In 1266 or 1268, Michael II of Epirus died, and his possessions were divided among his sons: his eldest legitimate son, Nikephoros, inherited what remained of Epirus proper, while John, who had married the daughter of a local Vlach ruler of Thessaly, received Thessaly with his capital at Neopatras. Both brothers were hostile to the restored Byzantine Empire, which aimed to reclaim their territories, and maintained close relations with the Latin states in southern Greece. Nevertheless, Michael VIII tried to attach them to him through dynastic marriages: Nikephoros was given his niece Anna Kantakouzene, while one of his nephews, Andronikos Tarchaneiotes, was wed to the daughter of John Doukas, who in addition received the light title of sebastokrator. Michael failed in his aim, however, as both, and particularly John, remained ill-disposed towards him. Following the deeply unpopular Union of the Churches in 1274, the two even provided refuge for the many dissenters and critics of Michael's religious policies.

Nevertheless, through the negotiations, the Act of Union and the submission of the Greek Orthodox Church to the See of Rome, Michael averted the danger of a concerted Latin attack on his state, and was free to move against his enemies. Immediately, he launched offensives against the Sicilian holdings in Albania, and against John Doukas in Thessaly.

==Battle==
For the campaign against Thessaly (the date is uncertain, most recent scholars favour 1272/3 or 1274/5), Michael assembled a huge force, mostly mercenaries, which contemporary sources put, certainly with considerable exaggeration, at 30,000 (Pachymeres speaks of 40,000 men, including the naval forces). These were placed under his own brother, the despotes John Palaiologos, and the general Alexios Kaballarios. This force was sent against Thessaly, and was to be aided by the Byzantine navy under the protostrator Alexios Doukas Philanthropenos, who was to attack the Latin principalities and prevent them from aiding John Doukas.

Doukas was caught completely by surprise by the rapid advance of the imperial forces, and was bottled up with few men in his capital, Neopatras, which the Byzantines proceeded to lay siege to. Doukas, however, resorted to a ruse: he climbed down the walls of the fortress with a rope and, disguised as a groom, he managed to cross the Byzantine leaguer. After three days, he reached Thebes, where he requested the aid of John I de la Roche, the Duke of Athens.

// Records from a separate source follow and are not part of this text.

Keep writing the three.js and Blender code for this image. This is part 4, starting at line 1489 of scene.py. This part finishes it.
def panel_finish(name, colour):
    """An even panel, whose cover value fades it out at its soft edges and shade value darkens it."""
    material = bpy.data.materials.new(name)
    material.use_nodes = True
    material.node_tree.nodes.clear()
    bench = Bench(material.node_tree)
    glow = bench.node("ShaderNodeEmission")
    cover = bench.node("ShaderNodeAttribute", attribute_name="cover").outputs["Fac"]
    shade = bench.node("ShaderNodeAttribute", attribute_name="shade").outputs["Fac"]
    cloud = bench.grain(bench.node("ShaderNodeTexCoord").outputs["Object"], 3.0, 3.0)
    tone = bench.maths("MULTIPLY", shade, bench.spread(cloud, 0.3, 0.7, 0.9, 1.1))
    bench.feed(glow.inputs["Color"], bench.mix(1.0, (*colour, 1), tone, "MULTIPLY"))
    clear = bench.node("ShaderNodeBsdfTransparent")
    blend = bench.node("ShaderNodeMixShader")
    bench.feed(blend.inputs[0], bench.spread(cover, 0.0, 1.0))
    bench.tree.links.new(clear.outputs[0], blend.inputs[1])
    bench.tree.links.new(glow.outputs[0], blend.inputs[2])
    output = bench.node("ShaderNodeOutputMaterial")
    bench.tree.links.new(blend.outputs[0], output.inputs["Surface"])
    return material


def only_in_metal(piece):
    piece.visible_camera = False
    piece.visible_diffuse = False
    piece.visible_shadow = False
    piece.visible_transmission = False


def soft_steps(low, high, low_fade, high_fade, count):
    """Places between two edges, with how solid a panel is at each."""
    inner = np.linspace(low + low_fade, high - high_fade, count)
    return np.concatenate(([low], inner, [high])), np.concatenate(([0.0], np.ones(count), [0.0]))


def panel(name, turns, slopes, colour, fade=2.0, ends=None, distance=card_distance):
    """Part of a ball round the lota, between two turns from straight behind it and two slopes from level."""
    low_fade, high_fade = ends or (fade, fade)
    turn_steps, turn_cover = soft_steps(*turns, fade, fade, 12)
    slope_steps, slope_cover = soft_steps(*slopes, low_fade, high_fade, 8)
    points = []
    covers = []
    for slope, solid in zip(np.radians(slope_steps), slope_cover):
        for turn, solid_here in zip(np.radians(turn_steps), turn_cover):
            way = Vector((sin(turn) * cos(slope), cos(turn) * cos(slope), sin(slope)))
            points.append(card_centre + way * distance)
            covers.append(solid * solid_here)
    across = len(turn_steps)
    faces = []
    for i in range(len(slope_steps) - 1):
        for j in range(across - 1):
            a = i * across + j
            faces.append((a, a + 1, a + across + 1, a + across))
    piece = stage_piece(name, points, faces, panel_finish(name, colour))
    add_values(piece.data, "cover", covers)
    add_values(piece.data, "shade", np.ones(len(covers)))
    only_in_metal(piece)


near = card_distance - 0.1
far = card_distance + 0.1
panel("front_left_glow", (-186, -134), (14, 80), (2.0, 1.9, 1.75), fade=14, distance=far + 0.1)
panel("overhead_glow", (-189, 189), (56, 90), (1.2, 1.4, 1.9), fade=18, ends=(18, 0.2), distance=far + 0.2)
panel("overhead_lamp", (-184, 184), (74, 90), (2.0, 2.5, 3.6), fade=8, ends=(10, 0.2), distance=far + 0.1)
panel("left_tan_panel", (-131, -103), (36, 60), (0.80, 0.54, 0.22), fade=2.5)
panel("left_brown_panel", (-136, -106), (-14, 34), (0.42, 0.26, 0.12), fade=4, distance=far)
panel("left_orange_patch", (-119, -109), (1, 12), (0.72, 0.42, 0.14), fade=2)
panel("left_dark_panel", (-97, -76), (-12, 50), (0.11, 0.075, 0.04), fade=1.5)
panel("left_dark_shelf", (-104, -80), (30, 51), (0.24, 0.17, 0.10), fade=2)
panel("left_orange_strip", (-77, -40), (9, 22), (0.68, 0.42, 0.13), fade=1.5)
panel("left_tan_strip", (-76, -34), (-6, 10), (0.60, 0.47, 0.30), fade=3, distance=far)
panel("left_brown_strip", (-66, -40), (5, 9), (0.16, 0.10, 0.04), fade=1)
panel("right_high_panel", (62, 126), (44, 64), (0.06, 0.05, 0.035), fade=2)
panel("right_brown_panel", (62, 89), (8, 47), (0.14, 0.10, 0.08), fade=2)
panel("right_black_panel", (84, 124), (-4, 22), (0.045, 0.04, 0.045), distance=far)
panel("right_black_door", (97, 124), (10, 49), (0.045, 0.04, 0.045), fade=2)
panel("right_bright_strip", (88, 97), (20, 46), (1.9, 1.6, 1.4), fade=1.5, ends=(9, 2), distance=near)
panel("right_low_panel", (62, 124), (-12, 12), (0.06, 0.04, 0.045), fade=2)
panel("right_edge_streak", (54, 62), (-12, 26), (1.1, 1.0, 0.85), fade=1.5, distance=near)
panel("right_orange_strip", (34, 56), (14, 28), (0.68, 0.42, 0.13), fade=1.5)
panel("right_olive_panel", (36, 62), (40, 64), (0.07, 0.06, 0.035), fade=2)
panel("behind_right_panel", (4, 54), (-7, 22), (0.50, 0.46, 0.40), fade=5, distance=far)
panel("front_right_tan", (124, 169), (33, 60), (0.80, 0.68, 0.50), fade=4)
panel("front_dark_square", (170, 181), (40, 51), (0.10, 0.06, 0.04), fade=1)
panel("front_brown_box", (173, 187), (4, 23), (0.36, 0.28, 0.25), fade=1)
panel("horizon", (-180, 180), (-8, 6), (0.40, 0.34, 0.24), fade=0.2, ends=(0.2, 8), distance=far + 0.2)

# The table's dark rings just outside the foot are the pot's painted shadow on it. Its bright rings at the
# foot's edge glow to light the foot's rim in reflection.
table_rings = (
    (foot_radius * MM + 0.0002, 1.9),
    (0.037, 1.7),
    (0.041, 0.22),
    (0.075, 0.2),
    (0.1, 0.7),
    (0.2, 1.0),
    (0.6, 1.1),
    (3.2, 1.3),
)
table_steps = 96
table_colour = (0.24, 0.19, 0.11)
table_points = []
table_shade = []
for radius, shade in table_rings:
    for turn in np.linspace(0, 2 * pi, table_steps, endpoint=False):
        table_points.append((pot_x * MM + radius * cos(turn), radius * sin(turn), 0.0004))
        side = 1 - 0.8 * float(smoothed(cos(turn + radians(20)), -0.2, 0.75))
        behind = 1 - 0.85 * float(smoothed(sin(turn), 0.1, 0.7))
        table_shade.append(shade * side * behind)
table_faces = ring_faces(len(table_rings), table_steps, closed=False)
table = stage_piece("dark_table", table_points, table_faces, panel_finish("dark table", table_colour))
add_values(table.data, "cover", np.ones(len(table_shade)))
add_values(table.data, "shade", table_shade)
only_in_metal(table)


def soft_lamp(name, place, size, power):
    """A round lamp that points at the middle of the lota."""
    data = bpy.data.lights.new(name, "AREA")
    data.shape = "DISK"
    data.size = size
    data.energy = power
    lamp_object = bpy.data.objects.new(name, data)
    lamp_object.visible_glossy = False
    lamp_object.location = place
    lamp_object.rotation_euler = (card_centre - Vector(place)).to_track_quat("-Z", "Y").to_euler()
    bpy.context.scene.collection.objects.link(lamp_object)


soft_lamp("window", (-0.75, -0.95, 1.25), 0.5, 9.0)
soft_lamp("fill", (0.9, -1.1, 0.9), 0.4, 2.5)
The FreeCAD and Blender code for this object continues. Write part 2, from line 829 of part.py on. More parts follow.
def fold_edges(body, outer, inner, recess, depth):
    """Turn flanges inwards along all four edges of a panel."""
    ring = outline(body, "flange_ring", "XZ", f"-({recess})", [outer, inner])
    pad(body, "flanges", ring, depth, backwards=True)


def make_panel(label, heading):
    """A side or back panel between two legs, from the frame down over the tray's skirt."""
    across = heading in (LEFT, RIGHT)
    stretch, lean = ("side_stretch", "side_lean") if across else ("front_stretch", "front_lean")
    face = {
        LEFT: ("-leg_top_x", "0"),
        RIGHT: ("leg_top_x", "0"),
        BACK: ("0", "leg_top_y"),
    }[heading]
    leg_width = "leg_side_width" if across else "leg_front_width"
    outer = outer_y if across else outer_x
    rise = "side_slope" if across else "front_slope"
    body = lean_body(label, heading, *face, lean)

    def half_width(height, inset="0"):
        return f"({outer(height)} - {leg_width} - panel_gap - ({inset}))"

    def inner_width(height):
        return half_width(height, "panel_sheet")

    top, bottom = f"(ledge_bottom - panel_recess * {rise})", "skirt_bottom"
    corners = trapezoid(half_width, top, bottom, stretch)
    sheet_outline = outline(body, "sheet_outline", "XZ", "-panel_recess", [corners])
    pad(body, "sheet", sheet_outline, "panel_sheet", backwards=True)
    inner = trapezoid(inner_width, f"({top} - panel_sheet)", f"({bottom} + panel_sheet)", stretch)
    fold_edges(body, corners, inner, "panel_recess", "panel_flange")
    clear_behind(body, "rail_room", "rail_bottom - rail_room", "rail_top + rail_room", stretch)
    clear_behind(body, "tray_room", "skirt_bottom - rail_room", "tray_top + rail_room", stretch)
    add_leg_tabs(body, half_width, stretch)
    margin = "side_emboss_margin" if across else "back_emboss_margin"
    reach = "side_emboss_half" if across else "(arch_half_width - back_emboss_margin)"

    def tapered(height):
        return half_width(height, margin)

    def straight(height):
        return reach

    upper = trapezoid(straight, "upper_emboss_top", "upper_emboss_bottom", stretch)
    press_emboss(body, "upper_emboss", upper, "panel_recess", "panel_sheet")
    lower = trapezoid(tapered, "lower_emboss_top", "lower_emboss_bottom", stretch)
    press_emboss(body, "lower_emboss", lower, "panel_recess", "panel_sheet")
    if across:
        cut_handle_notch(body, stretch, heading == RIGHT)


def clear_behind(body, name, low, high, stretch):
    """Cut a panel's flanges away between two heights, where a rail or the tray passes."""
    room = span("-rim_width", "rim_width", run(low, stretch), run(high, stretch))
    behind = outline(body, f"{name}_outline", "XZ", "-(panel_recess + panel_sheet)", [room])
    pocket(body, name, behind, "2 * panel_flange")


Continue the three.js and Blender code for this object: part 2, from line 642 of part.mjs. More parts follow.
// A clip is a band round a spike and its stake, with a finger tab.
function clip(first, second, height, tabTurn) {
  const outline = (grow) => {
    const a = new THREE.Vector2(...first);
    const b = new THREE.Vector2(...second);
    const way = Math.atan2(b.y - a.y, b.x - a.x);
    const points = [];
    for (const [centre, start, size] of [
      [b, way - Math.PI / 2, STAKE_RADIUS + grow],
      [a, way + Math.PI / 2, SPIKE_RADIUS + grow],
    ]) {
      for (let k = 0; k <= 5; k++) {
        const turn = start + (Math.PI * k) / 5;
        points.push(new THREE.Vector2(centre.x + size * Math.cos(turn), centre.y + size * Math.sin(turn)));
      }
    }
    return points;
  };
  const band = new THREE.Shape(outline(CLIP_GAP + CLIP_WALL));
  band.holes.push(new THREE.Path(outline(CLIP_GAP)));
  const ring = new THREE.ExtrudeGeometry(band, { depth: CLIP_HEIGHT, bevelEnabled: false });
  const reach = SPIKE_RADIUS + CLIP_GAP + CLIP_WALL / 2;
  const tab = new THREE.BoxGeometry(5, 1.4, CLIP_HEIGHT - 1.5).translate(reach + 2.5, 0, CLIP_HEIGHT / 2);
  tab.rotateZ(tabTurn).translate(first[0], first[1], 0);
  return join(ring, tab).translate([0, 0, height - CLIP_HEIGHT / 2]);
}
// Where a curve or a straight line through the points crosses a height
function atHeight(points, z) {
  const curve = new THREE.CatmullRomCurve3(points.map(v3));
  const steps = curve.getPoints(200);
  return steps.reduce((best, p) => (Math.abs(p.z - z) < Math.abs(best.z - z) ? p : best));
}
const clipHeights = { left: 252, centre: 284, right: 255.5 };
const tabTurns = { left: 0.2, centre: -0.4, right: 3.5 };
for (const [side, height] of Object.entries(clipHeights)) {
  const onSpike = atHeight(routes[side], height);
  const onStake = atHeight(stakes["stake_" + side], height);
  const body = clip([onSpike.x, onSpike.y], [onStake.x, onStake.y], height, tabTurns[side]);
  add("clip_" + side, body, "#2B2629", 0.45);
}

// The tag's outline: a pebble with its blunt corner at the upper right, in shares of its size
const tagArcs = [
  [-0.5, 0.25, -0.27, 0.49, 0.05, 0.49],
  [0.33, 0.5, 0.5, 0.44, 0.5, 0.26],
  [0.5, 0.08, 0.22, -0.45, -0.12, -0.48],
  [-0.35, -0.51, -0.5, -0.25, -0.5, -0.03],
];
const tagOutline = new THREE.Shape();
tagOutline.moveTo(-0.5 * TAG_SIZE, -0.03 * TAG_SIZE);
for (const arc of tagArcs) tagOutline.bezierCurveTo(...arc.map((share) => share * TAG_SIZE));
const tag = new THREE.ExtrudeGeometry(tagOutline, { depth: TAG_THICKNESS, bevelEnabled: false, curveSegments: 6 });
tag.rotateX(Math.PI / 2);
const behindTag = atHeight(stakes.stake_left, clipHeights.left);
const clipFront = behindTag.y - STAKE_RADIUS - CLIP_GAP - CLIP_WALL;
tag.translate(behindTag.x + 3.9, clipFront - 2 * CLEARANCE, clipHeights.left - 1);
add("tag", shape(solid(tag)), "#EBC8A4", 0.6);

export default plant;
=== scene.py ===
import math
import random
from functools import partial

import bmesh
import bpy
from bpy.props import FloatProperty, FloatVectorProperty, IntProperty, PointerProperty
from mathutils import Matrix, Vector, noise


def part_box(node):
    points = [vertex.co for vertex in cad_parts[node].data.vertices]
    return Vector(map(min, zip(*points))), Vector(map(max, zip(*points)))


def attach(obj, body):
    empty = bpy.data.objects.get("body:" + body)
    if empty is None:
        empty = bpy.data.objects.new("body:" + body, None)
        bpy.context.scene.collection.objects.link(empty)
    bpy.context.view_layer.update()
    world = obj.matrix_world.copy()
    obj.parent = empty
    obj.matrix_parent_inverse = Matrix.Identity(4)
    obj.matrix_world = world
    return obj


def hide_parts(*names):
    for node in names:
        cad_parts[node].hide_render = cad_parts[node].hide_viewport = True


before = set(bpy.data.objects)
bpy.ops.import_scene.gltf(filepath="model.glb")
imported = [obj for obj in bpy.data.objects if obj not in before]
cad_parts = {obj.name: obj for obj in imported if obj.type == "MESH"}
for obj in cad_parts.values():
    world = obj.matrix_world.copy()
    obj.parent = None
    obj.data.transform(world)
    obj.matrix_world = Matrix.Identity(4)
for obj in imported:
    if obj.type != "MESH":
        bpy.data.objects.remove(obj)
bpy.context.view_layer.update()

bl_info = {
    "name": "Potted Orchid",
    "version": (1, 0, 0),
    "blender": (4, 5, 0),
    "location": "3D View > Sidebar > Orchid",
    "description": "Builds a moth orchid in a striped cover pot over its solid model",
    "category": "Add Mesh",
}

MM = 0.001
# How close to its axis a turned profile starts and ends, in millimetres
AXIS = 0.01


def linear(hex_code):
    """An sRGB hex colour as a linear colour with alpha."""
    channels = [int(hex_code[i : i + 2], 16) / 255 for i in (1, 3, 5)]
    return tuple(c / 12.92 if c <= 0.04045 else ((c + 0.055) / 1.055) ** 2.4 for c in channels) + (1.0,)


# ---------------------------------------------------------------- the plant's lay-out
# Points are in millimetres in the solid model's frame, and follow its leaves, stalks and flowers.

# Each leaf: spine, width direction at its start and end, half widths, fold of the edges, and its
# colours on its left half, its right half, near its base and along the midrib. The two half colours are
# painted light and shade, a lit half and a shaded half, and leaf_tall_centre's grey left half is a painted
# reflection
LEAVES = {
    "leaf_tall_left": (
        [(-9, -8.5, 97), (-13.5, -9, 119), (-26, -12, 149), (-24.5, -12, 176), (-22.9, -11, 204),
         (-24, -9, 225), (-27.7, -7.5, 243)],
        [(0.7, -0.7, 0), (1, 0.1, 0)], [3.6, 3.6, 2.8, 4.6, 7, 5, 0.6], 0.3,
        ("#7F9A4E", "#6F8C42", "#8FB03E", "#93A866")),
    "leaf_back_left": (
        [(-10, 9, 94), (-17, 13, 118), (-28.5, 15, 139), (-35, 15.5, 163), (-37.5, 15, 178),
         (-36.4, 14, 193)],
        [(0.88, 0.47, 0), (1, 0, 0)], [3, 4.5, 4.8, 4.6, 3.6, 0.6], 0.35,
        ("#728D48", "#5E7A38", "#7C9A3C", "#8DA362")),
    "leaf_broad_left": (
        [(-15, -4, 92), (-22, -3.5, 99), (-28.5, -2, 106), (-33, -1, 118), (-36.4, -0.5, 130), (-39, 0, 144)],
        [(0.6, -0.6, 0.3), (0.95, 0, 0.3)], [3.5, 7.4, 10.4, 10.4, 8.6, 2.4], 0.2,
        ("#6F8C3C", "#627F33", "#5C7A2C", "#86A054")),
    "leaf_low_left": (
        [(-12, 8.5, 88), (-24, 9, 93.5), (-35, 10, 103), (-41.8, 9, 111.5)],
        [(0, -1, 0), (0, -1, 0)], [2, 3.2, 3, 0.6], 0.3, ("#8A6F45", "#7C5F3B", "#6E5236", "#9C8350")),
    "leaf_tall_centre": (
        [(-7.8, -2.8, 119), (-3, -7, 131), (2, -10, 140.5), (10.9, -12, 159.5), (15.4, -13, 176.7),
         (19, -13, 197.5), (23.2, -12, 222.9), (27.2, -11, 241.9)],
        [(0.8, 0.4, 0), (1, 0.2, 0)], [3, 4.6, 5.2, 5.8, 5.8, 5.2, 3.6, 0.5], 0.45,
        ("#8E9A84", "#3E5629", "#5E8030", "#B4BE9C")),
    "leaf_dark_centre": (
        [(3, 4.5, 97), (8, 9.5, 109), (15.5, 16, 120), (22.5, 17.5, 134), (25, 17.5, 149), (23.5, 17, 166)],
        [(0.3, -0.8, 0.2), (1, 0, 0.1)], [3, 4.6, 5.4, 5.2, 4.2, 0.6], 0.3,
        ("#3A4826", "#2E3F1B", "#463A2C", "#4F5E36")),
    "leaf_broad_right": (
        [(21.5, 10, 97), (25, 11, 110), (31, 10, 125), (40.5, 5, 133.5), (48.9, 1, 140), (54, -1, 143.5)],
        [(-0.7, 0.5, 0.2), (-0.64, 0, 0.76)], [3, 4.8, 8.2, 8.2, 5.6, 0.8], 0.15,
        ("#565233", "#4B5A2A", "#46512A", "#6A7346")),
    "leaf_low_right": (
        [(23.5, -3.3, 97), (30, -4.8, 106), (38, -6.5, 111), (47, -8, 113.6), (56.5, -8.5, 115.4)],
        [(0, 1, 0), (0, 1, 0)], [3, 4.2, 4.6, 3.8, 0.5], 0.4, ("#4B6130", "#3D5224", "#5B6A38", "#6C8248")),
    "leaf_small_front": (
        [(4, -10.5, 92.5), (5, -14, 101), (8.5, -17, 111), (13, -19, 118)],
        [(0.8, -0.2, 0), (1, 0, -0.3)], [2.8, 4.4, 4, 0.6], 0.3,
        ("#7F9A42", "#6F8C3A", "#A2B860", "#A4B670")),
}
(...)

The two rulers concluded a treaty of alliance, by which John de la Roche's brother and heir, William, would marry John Doukas's daughter Helena and receive the fortresses of Gravia, Siderokastron, Gardiki, and Zetouni as her dowry. In return, de la Roche gave Doukas 300 or 500 horsemen (depending on the source) with whom he returned quickly to Neopatras. The Byzantine force there had been considerably weakened, with several detachments sent off to capture other forts or plunder the region, and was furthermore unwieldy and not very cohesive, given the many races that served in it. According to the Venetian historian Marino Sanudo, when John Doukas and John de la Roche climbed a height and saw the huge Byzantine encampment, de la Roche uttered, in Greek, a phrase from Herodotus: "there are a lot of people here, but few men." Indeed, the Byzantine troops panicked under the sudden attack of the smaller but disciplined Latin force, and broke completely when a Cuman contingent abruptly switched sides. Despite John Palaiologos's attempts to rally his forces, they fled and scattered.

==Aftermath==

At the news of this success, the Latins became emboldened and assembled a fleet to attack the Byzantine fleet, which was anchored at Demetrias (near modern Volos). Initially, the Latins made good progress, inflicting many casualties on the Byzantine crews. But just as victory seemed imminent, John Palaiologos arrived with reinforcements and turned the tide of the battle. Despite this victory, however, the despotes was shattered by the disaster of Neopatras: he resigned his post and died later the same year.